<<<<

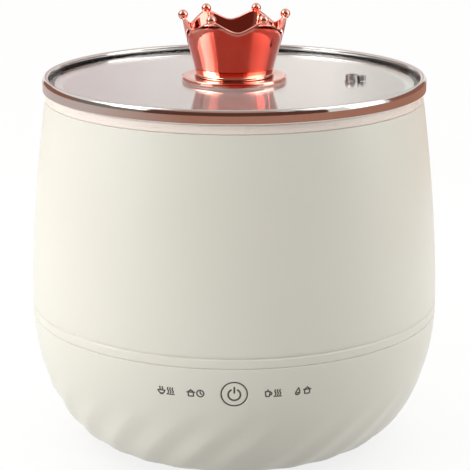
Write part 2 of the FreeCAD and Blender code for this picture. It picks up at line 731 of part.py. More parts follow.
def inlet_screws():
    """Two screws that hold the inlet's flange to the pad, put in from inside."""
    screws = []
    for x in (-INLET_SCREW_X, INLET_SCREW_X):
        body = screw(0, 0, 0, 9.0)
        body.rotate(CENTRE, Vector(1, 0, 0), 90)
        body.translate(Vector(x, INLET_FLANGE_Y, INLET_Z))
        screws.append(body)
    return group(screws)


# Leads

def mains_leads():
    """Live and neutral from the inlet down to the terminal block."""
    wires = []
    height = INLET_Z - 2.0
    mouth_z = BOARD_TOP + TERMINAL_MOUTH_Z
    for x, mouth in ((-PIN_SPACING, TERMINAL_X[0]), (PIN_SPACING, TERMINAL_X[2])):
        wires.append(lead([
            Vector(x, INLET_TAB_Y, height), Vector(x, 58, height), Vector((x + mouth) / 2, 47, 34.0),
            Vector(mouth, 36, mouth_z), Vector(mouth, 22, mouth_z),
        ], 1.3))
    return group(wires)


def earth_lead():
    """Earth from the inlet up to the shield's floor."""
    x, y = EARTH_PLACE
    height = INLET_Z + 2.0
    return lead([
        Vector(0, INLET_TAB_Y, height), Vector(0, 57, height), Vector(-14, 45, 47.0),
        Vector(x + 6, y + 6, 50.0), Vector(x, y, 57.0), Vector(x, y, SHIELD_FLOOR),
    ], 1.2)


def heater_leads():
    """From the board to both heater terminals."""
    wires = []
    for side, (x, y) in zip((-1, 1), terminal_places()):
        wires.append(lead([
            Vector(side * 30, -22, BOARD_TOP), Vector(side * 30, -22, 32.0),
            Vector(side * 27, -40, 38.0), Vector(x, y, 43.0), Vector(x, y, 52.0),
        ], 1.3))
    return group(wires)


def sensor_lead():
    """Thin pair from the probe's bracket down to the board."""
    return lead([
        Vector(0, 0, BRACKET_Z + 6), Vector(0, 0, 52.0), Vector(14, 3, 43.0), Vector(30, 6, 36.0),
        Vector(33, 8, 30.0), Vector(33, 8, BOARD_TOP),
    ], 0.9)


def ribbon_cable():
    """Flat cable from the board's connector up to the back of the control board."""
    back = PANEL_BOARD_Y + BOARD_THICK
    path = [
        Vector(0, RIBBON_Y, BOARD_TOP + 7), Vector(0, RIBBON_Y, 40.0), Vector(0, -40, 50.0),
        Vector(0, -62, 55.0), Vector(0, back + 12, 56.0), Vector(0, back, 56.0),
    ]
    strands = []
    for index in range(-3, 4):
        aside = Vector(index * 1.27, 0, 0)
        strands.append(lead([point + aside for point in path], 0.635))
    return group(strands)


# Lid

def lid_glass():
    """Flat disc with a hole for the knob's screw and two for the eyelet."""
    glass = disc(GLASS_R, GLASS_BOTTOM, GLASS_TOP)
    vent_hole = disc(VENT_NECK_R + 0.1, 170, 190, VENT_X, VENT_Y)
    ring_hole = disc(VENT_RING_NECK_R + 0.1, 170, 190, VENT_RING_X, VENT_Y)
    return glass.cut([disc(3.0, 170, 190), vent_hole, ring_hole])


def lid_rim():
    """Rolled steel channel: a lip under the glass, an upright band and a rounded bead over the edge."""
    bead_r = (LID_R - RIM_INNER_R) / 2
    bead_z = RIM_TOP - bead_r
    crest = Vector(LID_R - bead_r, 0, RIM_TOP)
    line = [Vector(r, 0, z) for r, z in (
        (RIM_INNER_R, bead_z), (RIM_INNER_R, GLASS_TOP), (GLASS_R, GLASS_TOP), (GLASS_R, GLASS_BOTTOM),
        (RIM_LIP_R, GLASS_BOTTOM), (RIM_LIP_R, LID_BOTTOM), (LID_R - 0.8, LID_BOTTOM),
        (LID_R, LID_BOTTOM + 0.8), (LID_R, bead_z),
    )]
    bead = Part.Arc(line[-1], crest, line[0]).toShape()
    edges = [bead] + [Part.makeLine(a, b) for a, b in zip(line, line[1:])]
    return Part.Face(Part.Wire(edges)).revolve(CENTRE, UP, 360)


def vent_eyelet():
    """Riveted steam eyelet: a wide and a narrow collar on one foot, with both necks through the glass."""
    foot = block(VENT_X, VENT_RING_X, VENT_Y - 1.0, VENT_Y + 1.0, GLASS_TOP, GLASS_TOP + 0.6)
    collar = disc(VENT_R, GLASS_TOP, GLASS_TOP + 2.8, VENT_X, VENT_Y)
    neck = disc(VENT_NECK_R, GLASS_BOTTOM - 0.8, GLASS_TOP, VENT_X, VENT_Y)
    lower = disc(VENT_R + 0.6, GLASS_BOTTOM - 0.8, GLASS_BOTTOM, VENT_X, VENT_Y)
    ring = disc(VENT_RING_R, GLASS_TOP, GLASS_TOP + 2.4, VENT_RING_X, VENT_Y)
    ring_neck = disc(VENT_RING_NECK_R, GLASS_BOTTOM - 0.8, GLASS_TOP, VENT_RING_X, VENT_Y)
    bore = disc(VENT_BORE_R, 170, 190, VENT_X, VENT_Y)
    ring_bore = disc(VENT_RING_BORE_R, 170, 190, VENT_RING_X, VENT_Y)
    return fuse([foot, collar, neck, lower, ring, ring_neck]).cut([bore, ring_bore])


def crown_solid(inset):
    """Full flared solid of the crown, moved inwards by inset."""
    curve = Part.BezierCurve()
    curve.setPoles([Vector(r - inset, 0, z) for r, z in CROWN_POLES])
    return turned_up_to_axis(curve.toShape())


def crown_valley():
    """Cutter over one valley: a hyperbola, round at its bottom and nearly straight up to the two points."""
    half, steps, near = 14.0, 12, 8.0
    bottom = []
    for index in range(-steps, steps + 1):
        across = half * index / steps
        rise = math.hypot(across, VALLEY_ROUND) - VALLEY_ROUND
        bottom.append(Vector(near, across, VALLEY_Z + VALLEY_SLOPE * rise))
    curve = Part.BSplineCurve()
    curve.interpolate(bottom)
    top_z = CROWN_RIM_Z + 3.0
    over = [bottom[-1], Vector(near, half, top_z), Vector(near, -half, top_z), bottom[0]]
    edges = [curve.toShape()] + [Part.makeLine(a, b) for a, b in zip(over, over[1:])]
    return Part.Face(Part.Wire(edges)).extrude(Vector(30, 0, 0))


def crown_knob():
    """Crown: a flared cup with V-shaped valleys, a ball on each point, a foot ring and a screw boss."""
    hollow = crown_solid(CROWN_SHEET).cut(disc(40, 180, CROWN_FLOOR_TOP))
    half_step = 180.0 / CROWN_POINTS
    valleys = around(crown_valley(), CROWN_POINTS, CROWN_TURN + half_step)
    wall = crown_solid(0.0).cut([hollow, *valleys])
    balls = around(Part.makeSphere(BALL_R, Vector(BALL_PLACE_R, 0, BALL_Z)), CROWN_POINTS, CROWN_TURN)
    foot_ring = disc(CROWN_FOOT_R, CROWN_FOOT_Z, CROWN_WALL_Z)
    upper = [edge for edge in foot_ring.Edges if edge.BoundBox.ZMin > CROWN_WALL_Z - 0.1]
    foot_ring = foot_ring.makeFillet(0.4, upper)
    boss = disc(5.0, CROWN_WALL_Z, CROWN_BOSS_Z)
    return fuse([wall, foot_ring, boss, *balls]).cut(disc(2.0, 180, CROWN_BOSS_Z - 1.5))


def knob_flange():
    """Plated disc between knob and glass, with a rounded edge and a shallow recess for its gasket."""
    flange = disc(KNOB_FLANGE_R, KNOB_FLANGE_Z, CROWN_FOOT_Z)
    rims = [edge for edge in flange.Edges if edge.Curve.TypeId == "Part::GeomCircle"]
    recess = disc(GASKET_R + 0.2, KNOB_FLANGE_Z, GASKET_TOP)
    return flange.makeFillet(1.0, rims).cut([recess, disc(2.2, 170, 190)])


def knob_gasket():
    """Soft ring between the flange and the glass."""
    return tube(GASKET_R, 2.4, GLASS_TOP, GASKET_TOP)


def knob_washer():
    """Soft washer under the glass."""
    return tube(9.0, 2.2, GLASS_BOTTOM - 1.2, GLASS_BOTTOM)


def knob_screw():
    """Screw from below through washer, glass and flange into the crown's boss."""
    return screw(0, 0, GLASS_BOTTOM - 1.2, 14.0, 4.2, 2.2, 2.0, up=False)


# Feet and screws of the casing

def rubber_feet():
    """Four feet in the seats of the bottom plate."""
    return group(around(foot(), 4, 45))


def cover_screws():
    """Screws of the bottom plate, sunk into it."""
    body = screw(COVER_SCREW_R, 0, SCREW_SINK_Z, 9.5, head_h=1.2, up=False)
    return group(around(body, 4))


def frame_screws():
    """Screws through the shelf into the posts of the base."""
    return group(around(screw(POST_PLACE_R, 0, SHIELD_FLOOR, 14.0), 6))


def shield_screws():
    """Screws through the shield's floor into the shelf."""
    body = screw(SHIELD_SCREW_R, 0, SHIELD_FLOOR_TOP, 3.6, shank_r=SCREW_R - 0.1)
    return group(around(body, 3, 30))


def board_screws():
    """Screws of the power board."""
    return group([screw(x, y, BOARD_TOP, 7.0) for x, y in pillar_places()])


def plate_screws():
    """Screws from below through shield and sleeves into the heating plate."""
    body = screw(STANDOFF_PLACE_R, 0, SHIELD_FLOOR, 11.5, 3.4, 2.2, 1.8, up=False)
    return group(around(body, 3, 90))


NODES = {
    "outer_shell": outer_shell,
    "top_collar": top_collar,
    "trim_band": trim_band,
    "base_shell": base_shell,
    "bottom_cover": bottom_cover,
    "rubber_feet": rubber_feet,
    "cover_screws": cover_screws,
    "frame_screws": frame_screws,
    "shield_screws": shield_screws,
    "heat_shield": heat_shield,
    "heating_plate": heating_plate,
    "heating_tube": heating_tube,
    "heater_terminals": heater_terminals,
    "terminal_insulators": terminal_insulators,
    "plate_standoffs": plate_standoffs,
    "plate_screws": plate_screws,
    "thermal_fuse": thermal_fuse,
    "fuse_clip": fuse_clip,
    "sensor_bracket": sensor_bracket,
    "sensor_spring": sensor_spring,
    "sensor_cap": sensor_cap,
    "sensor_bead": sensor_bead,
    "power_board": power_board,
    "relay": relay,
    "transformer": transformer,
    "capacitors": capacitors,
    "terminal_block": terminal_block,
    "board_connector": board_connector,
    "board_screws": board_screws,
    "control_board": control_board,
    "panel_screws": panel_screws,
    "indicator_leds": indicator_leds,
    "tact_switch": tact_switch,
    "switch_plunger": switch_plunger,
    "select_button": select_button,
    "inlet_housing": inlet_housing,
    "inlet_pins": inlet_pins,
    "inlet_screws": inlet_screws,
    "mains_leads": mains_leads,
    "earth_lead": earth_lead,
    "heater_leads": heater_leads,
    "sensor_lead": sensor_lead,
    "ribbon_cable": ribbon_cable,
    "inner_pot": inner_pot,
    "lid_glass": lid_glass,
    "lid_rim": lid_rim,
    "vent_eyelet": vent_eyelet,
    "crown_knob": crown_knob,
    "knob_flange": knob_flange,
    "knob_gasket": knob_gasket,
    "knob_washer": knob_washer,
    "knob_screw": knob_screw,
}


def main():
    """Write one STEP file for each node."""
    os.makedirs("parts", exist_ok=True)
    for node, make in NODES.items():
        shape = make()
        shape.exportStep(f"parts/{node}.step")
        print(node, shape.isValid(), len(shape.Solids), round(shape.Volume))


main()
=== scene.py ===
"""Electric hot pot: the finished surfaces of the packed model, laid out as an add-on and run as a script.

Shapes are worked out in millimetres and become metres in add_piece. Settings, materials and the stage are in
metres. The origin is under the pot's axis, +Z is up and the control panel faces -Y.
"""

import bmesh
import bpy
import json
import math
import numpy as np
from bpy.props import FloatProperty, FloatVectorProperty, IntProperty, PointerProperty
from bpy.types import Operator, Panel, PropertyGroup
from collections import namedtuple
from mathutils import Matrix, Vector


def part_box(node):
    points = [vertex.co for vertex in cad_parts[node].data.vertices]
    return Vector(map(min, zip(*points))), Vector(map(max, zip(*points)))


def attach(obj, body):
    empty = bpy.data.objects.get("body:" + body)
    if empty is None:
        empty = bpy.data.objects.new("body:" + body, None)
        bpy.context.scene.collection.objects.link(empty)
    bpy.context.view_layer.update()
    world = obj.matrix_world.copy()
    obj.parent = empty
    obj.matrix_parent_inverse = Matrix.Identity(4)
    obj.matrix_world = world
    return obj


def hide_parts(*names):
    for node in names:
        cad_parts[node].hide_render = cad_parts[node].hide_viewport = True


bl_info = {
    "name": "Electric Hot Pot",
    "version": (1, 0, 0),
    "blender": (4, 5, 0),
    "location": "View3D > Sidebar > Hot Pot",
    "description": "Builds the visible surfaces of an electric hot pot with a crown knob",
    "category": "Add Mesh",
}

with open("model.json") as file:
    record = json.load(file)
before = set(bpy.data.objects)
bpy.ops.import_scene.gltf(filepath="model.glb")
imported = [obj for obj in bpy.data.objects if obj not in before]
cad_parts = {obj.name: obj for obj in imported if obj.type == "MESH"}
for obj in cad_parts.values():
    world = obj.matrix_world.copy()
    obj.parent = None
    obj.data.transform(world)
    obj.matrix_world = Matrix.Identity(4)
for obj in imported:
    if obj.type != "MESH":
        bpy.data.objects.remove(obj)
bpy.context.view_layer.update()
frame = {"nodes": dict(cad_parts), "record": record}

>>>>

Give back exactly the stretch that opens on the line with "for node, make" and closes on the line with "cad_parts[node].hide_render = cad_parts[node].hide_viewport".

**Task output**
    for node, make in NODES.items():
        shape = make()
        shape.exportStep(f"parts/{node}.step")
        print(node, shape.isValid(), len(shape.Solids), round(shape.Volume))


main()
=== scene.py ===
"""Electric hot pot: the finished surfaces of the packed model, laid out as an add-on and run as a script.

Shapes are worked out in millimetres and become metres in add_piece. Settings, materials and the stage are in
metres. The origin is under the pot's axis, +Z is up and the control panel faces -Y.
"""

import bmesh
import bpy
import json
import math
import numpy as np
from bpy.props import FloatProperty, FloatVectorProperty, IntProperty, PointerProperty
from bpy.types import Operator, Panel, PropertyGroup
from collections import namedtuple
from mathutils import Matrix, Vector


def part_box(node):
    points = [vertex.co for vertex in cad_parts[node].data.vertices]
    return Vector(map(min, zip(*points))), Vector(map(max, zip(*points)))


def attach(obj, body):
    empty = bpy.data.objects.get("body:" + body)
    if empty is None:
        empty = bpy.data.objects.new("body:" + body, None)
        bpy.context.scene.collection.objects.link(empty)
    bpy.context.view_layer.update()
    world = obj.matrix_world.copy()
    obj.parent = empty
    obj.matrix_parent_inverse = Matrix.Identity(4)
    obj.matrix_world = world
    return obj


def hide_parts(*names):
    for node in names:
        cad_parts[node].hide_render = cad_parts[node].hide_viewport = True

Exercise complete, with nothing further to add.